# Written exercise:
The material below contains a line with "The FreeCAD and" and a line with "return lamp". Copy exactly those two lines and all lines between them.

# Data provided:
## begin
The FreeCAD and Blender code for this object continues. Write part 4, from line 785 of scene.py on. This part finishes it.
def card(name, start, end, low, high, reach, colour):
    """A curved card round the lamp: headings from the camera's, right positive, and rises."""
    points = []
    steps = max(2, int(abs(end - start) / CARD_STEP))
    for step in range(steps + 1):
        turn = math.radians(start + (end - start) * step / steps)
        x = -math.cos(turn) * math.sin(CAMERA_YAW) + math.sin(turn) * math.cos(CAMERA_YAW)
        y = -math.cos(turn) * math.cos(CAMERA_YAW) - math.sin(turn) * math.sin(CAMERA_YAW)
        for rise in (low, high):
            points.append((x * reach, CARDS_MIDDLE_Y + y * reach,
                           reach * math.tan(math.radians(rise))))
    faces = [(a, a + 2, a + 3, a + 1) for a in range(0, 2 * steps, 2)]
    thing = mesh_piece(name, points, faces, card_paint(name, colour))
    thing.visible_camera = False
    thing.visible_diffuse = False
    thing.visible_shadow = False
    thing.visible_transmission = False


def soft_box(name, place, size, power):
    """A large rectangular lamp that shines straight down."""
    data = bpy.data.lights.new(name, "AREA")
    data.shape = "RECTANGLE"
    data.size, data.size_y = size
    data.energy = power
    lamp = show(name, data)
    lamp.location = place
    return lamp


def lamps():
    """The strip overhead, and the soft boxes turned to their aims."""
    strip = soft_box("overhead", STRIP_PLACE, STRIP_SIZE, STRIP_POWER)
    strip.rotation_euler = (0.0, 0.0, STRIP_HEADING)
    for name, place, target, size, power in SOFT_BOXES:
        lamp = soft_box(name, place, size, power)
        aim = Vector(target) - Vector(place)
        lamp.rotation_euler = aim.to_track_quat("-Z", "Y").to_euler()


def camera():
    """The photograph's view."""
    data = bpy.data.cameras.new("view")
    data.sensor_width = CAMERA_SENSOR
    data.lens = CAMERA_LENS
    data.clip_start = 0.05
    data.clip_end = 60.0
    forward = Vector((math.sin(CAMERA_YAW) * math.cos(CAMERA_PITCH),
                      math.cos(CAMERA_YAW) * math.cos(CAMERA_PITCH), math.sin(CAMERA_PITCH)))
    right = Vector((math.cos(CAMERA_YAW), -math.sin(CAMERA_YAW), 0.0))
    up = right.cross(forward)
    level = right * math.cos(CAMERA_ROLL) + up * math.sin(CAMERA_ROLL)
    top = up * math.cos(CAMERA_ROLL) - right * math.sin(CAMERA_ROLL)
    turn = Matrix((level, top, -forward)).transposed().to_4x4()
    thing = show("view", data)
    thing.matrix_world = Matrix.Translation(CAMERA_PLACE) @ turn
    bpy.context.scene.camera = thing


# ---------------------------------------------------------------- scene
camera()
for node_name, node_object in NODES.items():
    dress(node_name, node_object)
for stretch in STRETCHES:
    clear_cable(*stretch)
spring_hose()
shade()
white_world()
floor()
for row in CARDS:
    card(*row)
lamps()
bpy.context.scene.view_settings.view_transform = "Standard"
## end
## begin
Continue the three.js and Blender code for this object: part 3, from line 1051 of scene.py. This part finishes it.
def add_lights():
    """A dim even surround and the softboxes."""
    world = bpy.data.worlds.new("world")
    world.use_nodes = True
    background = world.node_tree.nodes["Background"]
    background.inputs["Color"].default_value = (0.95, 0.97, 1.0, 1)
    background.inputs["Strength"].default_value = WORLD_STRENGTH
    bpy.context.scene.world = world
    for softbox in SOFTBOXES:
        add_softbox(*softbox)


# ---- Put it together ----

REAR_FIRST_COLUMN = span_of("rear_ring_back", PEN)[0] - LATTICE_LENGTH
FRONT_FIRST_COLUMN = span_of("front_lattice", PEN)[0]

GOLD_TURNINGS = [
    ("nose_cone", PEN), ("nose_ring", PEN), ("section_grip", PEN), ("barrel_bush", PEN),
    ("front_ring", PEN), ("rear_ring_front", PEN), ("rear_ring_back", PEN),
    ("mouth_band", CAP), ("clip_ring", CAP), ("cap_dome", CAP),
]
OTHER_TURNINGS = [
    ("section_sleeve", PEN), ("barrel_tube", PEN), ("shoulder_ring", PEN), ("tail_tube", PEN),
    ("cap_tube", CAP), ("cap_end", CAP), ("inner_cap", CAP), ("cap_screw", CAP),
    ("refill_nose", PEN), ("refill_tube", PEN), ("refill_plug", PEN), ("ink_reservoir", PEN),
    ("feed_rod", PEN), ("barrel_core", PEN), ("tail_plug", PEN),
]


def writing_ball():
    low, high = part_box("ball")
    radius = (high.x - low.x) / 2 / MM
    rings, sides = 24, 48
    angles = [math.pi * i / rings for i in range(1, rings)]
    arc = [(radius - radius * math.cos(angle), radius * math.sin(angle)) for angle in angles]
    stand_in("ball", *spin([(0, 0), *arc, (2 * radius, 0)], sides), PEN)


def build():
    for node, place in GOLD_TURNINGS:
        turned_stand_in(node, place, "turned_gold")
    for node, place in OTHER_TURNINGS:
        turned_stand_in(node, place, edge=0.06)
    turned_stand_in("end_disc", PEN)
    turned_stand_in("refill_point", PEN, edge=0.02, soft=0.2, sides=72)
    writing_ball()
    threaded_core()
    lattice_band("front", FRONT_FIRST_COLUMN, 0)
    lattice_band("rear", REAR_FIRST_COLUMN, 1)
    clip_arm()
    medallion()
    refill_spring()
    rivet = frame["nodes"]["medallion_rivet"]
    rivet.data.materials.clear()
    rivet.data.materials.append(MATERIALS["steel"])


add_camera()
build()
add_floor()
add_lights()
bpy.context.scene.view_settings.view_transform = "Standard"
## end
## begin
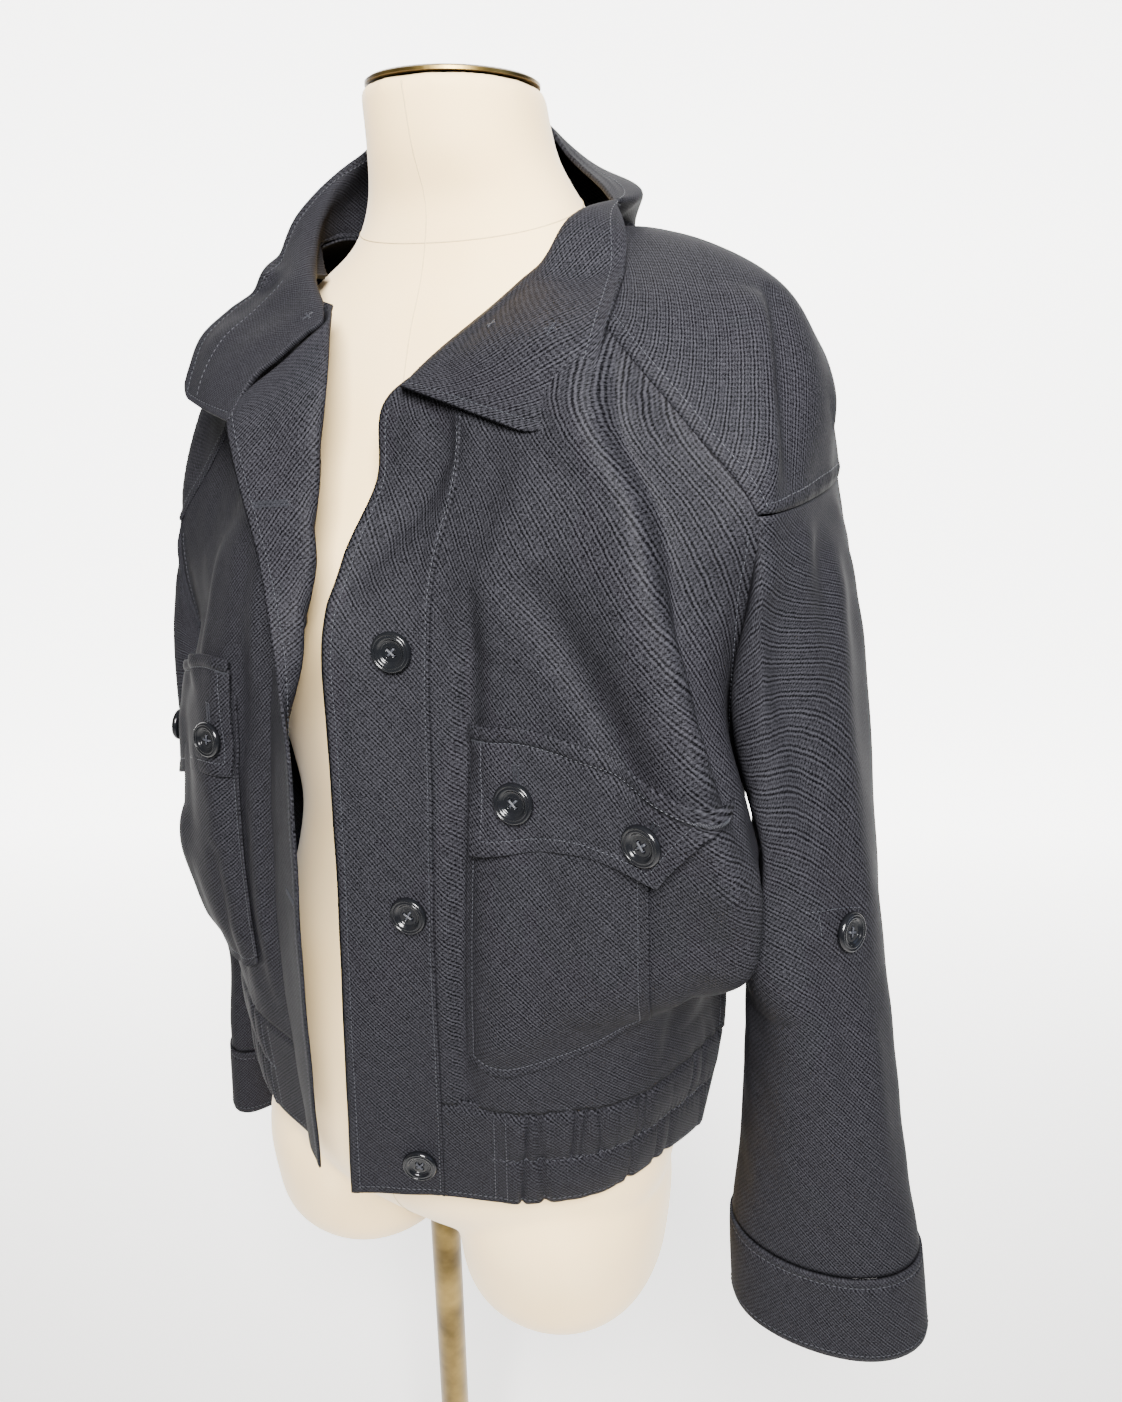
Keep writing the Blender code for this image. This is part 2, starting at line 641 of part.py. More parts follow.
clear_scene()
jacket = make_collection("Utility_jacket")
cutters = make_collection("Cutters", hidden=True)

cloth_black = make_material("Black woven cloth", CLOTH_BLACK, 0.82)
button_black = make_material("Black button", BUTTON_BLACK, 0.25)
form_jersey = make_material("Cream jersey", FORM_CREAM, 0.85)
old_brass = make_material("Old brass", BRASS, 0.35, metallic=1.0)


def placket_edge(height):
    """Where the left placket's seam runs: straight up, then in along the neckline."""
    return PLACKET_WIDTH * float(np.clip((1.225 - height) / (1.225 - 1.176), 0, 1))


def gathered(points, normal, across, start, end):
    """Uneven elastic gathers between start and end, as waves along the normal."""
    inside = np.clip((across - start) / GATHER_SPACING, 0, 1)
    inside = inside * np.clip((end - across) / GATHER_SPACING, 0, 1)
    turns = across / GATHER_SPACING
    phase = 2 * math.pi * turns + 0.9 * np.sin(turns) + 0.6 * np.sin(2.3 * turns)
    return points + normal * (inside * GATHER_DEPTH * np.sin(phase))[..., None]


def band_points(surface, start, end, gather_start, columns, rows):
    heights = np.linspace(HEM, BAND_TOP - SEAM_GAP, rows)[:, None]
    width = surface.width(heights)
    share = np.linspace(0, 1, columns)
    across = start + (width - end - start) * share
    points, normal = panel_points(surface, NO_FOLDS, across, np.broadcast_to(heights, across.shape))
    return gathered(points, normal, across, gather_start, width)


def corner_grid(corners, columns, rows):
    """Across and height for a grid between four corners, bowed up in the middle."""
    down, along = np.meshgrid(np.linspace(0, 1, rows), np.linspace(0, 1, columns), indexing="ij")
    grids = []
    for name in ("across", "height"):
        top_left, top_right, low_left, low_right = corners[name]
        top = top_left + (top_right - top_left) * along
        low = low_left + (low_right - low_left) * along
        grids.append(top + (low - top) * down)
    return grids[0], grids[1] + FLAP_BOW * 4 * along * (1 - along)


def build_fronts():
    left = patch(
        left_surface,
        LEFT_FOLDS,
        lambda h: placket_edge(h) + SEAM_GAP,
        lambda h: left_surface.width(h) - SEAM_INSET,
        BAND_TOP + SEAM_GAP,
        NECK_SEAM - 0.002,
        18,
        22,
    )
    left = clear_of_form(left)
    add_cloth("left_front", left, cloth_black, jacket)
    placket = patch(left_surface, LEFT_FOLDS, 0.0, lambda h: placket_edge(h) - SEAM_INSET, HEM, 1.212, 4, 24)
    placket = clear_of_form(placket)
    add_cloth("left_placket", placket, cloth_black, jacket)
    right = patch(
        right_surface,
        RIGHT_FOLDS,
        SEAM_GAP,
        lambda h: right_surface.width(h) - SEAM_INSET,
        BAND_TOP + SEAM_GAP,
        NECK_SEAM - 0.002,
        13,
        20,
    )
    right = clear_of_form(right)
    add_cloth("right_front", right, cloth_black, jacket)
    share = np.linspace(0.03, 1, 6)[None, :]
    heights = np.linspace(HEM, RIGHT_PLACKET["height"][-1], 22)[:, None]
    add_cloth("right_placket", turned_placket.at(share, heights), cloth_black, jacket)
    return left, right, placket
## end
# Right answer:
The FreeCAD and Blender code for this object continues. Write part 4, from line 785 of scene.py on. This part finishes it.
def card(name, start, end, low, high, reach, colour):
    """A curved card round the lamp: headings from the camera's, right positive, and rises."""
    points = []
    steps = max(2, int(abs(end - start) / CARD_STEP))
    for step in range(steps + 1):
        turn = math.radians(start + (end - start) * step / steps)
        x = -math.cos(turn) * math.sin(CAMERA_YAW) + math.sin(turn) * math.cos(CAMERA_YAW)
        y = -math.cos(turn) * math.cos(CAMERA_YAW) - math.sin(turn) * math.sin(CAMERA_YAW)
        for rise in (low, high):
            points.append((x * reach, CARDS_MIDDLE_Y + y * reach,
                           reach * math.tan(math.radians(rise))))
    faces = [(a, a + 2, a + 3, a + 1) for a in range(0, 2 * steps, 2)]
    thing = mesh_piece(name, points, faces, card_paint(name, colour))
    thing.visible_camera = False
    thing.visible_diffuse = False
    thing.visible_shadow = False
    thing.visible_transmission = False


def soft_box(name, place, size, power):
    """A large rectangular lamp that shines straight down."""
    data = bpy.data.lights.new(name, "AREA")
    data.shape = "RECTANGLE"
    data.size, data.size_y = size
    data.energy = power
    lamp = show(name, data)
    lamp.location = place
    return lamp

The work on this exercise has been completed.